**THE EXERCISE:** Tally each line where the word "scene" occurs, then give only the total.

** BEGIN DATA EXCERPT **

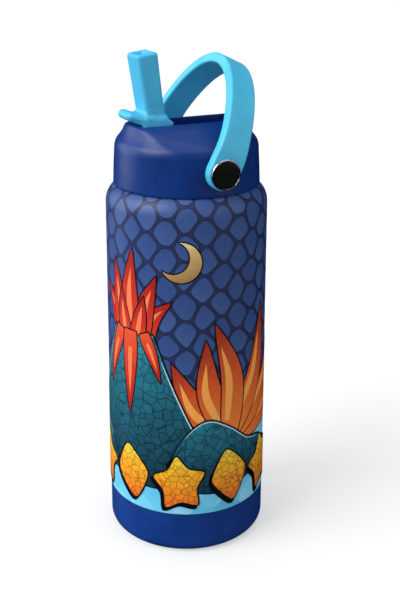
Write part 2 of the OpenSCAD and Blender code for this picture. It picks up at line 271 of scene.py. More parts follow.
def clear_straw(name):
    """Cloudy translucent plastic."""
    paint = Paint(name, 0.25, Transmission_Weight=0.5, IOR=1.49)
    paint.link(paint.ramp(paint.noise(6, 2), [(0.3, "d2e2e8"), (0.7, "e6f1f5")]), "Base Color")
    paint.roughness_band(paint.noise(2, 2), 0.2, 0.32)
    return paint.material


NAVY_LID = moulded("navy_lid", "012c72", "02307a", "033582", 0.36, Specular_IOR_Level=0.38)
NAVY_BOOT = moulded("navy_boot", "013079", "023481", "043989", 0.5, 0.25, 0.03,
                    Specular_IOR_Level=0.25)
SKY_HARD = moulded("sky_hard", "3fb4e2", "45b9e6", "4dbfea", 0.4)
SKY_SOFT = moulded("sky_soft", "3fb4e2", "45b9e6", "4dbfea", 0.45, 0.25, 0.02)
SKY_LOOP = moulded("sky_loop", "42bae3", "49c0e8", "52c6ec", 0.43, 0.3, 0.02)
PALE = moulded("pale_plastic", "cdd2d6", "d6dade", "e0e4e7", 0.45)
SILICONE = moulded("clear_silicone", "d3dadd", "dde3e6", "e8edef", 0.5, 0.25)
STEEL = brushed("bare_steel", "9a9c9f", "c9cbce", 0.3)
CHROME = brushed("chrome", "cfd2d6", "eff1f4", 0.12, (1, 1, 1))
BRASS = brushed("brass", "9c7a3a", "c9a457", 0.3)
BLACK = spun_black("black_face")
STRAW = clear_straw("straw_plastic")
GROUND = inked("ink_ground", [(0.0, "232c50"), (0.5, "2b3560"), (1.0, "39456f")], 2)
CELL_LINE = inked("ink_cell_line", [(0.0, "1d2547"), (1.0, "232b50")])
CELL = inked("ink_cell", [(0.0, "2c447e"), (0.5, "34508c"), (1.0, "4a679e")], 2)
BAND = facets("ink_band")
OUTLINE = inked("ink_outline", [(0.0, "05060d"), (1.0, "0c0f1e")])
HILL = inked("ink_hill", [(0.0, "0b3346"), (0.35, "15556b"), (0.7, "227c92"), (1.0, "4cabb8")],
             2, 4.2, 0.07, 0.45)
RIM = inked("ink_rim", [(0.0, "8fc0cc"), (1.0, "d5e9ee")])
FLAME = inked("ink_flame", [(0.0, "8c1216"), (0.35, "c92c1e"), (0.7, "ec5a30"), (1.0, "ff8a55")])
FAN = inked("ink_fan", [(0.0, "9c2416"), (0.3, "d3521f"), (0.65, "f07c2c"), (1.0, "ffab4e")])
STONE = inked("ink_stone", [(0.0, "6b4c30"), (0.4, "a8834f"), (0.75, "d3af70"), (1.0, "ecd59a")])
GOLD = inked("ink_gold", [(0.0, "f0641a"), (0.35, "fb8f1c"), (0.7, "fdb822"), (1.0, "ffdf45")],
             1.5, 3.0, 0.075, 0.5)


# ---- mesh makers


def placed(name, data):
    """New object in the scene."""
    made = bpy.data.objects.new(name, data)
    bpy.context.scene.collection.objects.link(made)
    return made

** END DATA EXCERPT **

**RESULT:** 3